▶ _INPUT RECORDS_:
================

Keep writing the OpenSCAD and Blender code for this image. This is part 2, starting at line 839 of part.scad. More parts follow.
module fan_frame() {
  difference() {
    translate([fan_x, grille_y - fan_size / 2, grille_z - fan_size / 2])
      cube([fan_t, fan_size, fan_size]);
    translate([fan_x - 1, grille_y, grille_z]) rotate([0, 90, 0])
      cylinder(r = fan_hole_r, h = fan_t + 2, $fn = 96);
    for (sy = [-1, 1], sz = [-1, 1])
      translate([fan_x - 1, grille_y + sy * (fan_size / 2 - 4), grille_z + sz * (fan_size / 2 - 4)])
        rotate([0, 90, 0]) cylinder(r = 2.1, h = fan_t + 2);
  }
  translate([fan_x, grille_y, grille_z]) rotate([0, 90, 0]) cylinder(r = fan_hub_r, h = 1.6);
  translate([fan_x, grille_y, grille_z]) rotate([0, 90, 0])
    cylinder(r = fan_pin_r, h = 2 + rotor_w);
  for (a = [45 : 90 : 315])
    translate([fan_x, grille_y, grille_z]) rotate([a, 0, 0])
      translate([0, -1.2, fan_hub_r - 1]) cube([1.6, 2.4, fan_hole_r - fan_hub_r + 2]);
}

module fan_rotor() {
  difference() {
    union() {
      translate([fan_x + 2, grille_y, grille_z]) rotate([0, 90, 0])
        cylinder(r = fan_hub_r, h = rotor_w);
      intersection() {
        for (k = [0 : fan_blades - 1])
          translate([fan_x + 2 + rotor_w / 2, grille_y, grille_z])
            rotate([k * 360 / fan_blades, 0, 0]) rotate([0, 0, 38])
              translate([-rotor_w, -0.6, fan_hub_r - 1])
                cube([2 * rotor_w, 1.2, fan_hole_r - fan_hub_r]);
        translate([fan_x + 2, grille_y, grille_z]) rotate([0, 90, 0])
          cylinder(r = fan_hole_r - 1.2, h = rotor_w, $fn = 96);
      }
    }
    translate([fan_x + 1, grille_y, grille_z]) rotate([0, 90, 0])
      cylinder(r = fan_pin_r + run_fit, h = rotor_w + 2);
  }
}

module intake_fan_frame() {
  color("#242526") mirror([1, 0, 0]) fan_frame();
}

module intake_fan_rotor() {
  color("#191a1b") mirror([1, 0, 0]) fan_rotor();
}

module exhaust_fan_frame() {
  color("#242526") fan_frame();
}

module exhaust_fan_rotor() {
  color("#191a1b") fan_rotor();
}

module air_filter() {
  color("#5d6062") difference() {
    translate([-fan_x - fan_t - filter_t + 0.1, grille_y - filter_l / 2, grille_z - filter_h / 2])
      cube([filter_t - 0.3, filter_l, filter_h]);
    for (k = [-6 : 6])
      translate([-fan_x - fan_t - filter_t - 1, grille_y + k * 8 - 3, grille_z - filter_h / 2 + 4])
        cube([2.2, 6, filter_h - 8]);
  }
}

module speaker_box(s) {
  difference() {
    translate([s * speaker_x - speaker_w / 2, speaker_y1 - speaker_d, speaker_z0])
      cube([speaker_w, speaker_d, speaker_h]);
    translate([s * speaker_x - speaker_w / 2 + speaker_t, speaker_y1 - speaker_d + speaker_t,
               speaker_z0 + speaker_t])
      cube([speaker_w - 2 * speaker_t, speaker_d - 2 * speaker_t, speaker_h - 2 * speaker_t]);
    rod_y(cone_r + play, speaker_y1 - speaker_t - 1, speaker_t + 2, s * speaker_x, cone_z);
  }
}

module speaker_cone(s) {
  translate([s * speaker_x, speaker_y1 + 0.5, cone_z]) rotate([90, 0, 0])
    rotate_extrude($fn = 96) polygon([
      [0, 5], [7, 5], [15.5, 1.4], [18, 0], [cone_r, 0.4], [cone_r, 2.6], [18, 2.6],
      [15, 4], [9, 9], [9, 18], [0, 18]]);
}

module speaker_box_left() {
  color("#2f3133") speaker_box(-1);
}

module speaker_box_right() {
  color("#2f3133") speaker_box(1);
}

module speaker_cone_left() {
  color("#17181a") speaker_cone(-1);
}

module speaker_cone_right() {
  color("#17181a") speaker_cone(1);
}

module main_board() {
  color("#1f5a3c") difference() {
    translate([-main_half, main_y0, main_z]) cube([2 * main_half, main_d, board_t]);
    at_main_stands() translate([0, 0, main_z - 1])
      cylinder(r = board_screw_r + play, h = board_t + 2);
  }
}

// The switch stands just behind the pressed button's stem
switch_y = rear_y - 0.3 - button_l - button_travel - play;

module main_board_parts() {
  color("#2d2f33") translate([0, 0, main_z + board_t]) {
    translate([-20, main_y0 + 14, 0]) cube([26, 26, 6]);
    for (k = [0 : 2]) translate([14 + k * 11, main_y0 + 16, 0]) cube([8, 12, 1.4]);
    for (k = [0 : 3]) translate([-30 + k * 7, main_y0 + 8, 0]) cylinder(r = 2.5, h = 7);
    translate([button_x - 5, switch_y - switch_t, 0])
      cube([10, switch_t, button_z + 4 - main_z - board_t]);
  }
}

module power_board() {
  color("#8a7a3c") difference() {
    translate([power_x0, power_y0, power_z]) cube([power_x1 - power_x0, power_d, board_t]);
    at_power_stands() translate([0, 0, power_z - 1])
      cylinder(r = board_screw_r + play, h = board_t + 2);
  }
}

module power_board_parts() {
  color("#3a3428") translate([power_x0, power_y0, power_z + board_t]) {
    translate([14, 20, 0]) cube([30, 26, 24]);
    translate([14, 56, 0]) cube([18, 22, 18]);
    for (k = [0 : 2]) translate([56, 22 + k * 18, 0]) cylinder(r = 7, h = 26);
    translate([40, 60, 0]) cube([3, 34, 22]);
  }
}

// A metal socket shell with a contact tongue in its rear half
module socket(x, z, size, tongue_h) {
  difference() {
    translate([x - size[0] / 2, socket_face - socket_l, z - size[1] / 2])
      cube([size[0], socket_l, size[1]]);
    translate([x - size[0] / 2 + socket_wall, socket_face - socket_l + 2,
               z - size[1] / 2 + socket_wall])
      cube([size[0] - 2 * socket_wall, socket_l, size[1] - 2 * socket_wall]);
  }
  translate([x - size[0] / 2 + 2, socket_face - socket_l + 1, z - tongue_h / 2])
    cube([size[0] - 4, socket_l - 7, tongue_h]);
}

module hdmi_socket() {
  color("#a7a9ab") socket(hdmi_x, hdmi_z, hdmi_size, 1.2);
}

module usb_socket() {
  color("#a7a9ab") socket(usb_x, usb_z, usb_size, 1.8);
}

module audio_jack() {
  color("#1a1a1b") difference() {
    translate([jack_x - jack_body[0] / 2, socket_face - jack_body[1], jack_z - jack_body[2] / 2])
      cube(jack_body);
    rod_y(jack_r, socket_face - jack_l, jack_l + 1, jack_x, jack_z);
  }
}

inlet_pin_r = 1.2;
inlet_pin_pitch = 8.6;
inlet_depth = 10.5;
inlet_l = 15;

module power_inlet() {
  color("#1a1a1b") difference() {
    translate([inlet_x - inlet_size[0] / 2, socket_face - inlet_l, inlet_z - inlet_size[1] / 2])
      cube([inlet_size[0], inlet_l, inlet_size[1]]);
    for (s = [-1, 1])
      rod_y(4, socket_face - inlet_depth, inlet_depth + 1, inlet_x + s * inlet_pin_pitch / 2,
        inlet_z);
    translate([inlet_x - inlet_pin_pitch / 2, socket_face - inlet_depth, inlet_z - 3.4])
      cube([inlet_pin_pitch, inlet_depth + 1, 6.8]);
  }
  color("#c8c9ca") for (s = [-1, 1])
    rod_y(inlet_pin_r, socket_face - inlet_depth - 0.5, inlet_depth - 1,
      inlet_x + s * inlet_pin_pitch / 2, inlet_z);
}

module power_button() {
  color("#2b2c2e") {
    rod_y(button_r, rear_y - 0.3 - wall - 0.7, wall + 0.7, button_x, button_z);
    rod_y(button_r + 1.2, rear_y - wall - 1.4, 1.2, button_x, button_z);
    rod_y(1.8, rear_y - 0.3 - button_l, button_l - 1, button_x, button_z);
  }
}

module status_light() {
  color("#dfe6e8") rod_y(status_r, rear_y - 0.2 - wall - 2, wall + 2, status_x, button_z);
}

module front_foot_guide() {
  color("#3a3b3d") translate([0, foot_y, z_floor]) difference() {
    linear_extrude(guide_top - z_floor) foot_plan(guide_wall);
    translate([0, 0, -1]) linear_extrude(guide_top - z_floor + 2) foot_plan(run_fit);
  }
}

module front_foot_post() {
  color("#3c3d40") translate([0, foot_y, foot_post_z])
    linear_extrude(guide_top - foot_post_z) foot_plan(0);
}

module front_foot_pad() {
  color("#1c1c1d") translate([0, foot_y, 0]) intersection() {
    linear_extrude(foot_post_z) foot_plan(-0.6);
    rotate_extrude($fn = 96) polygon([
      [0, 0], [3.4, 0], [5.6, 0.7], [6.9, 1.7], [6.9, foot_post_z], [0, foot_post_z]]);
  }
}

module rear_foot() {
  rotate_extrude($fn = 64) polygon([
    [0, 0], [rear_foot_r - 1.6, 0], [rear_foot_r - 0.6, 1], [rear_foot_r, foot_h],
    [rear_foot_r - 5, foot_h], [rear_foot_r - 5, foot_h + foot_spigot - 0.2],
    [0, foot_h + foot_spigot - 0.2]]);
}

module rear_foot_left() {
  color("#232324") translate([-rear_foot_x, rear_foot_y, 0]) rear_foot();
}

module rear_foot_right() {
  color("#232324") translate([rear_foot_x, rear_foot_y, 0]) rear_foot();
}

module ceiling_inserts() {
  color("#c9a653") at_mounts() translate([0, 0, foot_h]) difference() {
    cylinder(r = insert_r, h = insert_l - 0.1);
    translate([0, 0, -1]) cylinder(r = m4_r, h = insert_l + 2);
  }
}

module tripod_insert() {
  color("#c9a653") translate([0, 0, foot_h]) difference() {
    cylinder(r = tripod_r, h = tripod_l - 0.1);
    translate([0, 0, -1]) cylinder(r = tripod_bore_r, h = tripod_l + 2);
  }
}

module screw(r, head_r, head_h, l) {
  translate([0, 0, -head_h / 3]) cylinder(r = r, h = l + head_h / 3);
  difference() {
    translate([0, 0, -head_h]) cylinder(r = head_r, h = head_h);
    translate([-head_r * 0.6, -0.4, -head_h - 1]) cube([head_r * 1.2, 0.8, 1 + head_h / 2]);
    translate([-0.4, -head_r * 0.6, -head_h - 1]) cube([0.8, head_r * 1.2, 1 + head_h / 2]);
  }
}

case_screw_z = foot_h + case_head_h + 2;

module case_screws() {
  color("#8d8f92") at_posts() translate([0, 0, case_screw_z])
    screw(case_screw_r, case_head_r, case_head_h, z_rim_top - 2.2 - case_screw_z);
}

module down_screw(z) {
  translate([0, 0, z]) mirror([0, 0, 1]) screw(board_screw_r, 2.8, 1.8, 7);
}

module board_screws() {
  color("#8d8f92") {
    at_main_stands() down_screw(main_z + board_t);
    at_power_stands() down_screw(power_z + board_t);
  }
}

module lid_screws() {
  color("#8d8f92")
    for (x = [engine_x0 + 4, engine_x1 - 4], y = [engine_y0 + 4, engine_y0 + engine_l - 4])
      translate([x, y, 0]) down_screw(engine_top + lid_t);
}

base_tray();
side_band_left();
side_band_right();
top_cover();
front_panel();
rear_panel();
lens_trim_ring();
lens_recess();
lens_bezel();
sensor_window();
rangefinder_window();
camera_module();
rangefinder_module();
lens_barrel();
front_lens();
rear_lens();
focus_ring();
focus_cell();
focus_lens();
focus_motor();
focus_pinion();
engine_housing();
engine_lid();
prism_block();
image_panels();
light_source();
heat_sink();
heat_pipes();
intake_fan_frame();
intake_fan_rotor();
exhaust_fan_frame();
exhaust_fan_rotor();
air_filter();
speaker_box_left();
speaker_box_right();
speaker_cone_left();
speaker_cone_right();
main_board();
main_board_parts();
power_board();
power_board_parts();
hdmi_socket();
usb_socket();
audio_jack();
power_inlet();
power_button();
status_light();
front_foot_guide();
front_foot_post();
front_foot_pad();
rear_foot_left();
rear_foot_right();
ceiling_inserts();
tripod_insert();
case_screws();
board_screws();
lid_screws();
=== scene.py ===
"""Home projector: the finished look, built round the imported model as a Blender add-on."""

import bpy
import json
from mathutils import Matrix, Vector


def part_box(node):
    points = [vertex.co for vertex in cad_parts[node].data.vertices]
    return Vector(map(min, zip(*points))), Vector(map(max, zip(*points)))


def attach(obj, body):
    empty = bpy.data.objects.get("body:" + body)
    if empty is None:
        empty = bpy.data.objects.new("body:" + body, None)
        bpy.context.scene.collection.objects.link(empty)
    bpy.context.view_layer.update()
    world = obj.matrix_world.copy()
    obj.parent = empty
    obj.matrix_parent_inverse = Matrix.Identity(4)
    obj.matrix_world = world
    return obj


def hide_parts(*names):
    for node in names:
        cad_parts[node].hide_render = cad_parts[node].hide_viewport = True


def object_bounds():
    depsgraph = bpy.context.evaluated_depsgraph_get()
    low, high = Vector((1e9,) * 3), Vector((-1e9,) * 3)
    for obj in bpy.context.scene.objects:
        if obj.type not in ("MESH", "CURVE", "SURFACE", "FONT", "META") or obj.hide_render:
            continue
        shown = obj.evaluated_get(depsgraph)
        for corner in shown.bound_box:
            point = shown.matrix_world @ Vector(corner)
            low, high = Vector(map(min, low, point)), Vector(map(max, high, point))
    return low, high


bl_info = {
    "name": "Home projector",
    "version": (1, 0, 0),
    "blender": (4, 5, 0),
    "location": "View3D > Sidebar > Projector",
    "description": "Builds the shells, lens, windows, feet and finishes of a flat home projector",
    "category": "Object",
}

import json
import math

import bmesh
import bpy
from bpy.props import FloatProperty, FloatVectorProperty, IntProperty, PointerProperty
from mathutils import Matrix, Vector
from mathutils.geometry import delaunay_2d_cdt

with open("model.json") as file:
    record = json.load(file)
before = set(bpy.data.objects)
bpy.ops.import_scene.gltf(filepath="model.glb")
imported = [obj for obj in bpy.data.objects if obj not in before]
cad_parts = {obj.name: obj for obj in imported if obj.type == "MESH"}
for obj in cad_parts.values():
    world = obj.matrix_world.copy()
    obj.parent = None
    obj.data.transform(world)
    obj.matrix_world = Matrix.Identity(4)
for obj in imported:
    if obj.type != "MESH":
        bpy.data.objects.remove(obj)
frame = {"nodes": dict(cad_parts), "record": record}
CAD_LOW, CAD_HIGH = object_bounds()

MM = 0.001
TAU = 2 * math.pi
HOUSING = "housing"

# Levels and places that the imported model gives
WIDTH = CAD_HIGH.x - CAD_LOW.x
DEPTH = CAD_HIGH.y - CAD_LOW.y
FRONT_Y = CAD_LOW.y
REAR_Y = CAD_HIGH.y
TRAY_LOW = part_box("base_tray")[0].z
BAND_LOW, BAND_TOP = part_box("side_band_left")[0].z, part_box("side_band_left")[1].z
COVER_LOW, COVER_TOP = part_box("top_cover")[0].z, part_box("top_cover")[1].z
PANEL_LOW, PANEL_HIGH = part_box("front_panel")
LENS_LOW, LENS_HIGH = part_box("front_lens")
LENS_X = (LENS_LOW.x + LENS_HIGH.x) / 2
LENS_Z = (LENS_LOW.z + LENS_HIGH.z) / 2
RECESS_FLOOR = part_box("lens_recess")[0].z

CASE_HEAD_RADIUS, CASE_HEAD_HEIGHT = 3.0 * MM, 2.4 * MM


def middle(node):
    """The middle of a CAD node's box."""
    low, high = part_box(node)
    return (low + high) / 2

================

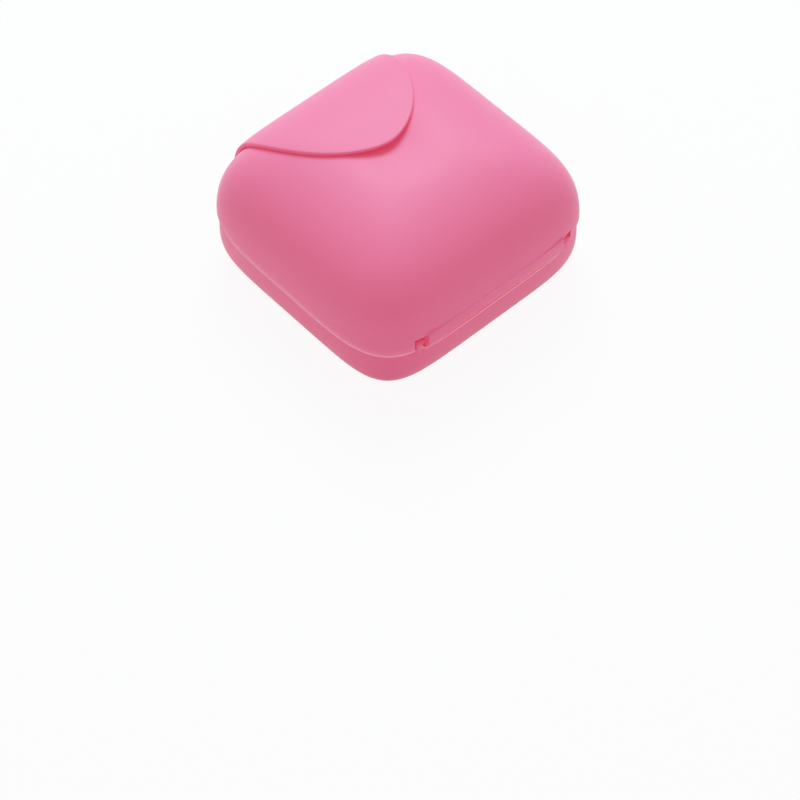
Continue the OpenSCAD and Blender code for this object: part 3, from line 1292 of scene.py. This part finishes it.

================

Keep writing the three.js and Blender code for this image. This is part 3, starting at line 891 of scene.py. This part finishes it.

================

▶ _WHAT TO PRODUCE_: Determine how many lines of the listing above include the word "starting", and report that number only.

▶ _COMPLETED TASK_: 2